I try to be calm and patient. It's hard. I try to practice the gentle art of Keeping My Mouth Shut even when I have something devastatingly witty or astoundingly insightful to say. I try to slow down.

The following strategy may sound familiar: Wait. Don't rush. If it's a brilliant idea now it'll be a brilliant idea later. No harm in re-reading it tomorrow, I can send it then. I'm sure it is essential but no need to buy it right now, I can get it next week. No need to buy a year’s supply, even on special (but it's on SPECIAL!!!). Let’s just get what we need now and come back later.

The very best strategy I have ever found is Listen To My Wife. It's hard sometimes but she's usually right. When you can't trust your own mind, find people you can trust and listen to them even when you know you are right.

There is a thing the doctors call a "dysphoric high". I have had that misfortune. All the energy, racing ideas and poor judgement of standard mania but instead of everything being great, everything is irritating. It all just makes me ANGRY. This is the worst. Not for me (I'm insulated by layers of delusional, self-righteous anger) but for my long-suffering wife. I am amazed and forever grateful that she never packed up and left. It would have been justified, perhaps even well-advised. Thanks Denise.

The only advice I can give for this condition is Keep Your Damn Mouth Shut. Some people say that communication is always best. They are wrong. I agree it is usually best, but right now Shut Up. Go stew in your room. Take a walk. Have long protracted arguments in your head with all the people you think have offended you. You will probably win those arguments. But Do Not Say Them Out Loud. Concerned people will ask, what’s wrong? Do Not Tell Them. DO NOT. Tell them it’s not them it's you. Tell them you'll be fine. Tell them you'll talk about it later. Lie through your teeth. At one point I took to telling my wife "it's that time of the month".

Wait. There's no rush. If they are out to get you, if you really cannot tolerate their behaviour any more, it will still be true tomorrow or next week. Take your time. You may change your mind. You regularly do, remember?  Maybe there is something that needs sorting out, but sort it out later. You can talk about things that bother you but NOT NOW. The arguments that you won in your head? You WILL NOT WIN in reality. Nobody will. Everybody will lose. You will cause terrible harm that will be hard to repair, if you're lucky enough to be able to repair it. I know. Thanks Denise.

 

What can we learn from manic depression?

One of the things I have learned from manic depression is that I do not control my own mind, and I cannot believe everything it tells me. I suspect this applies to everyone in a subtle way.

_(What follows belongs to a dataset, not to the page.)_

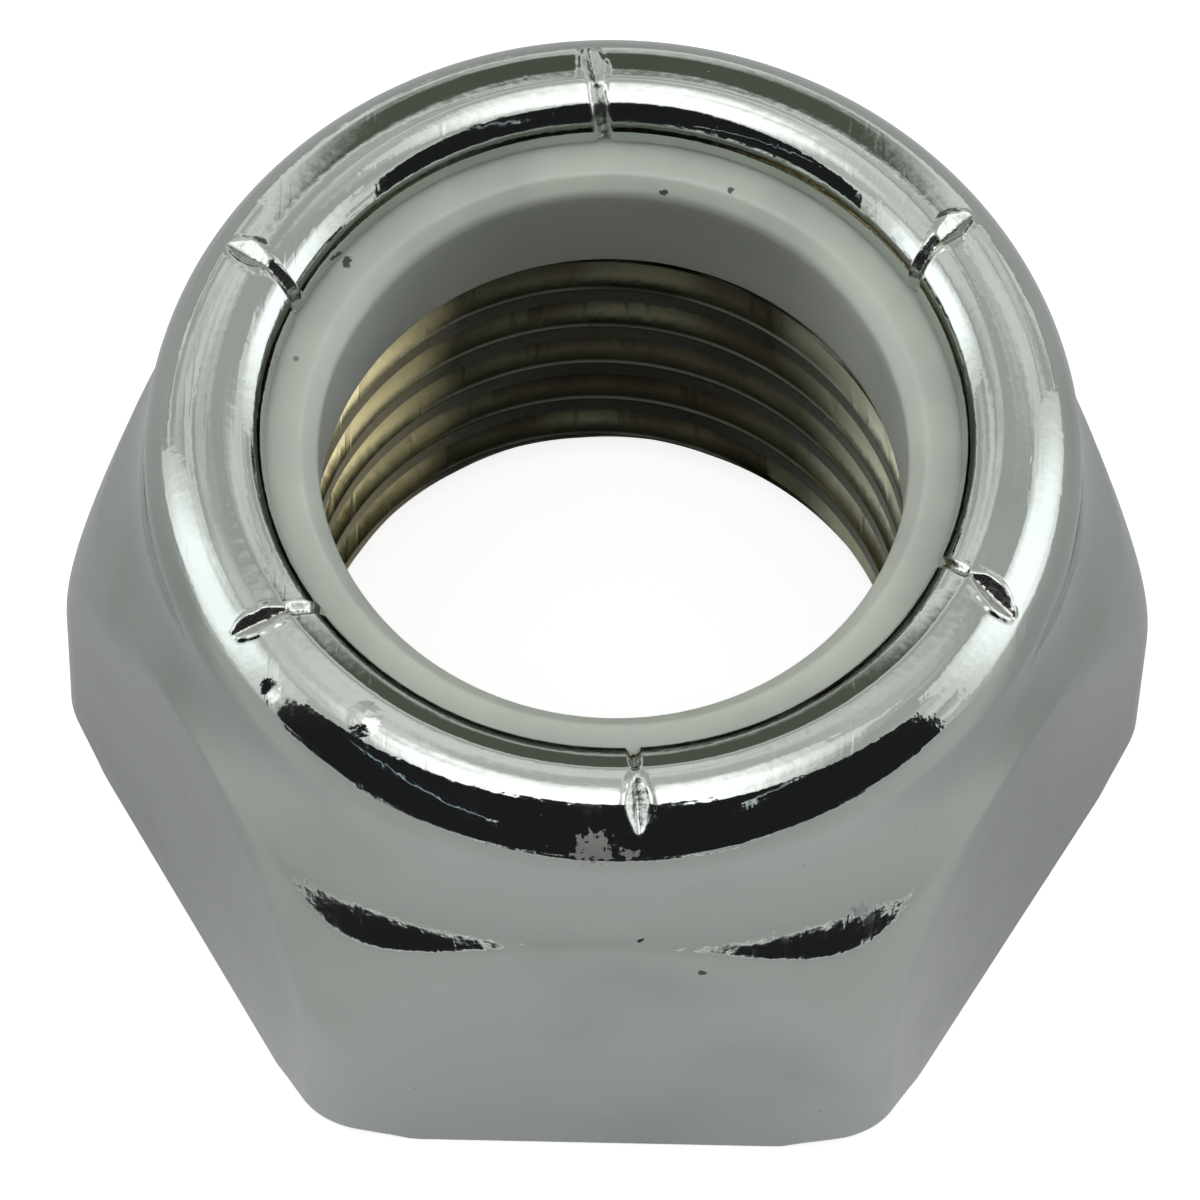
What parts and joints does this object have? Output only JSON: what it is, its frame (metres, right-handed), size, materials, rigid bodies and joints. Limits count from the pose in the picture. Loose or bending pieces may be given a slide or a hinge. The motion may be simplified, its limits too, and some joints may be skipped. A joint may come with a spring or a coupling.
{
  "type": "nylon insert lock nut",
  "caption": "Plated steel hexagon lock nut whose raised collar is rolled over, in a nicked lip, on a nylon ring that grips the bolt's thread.",
  "frame": {"origin": "centre of the bearing face, on the thread's axis, at the nut's underside", "axes": "+Z along the thread's axis, from the bearing face towards the nylon insert; -Y is the outward normal of one flat, and +X points to a corner of the hexagon"},
  "size_m": [0.018, 0.0158, 0.0107],
  "materials": {
    "chrome_plating": "bright plating with a faint orange peel",
    "nylon": "natural translucent nylon, satin"
  },
  "bodies": {
    "root": {"nut_body": "chrome_plating", "nylon_insert": "nylon"}
  },
  "joints": []
}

In my case it is not subtle.  Apparently this is well known in the mind sciences and Buddhism, but it was a bit of a shock to me.

Of course I still have to trust myself. I still do. My mind isn't trying to deceive me, it is doing the best it can. Sometimes that is great. Sometimes not so much. Urgency and desperation are clues that maybe it isn't great right now. So take a deep breath. Put that aside for later. Talk it over with someone. There's no rush. My mind works, I just have to be patient with it.

Manic depression has taught me the value of patience. I don't always do it, but at least I know it is a good idea.

Life is unpredictable. We can't control it, and not everything about it is good. But a lot of it IS good. If we make the best of the good, and try not to be fooled or overwhelmed by the bad, we can be happy. At least some of the time. And so it goes with the mind.

I have learned to live peacefully with my mind (which includes having learned to take my meds.) It doesn't always behave but nobody's perfect. Nowadays I am happy most of the time. I wish everybody the same.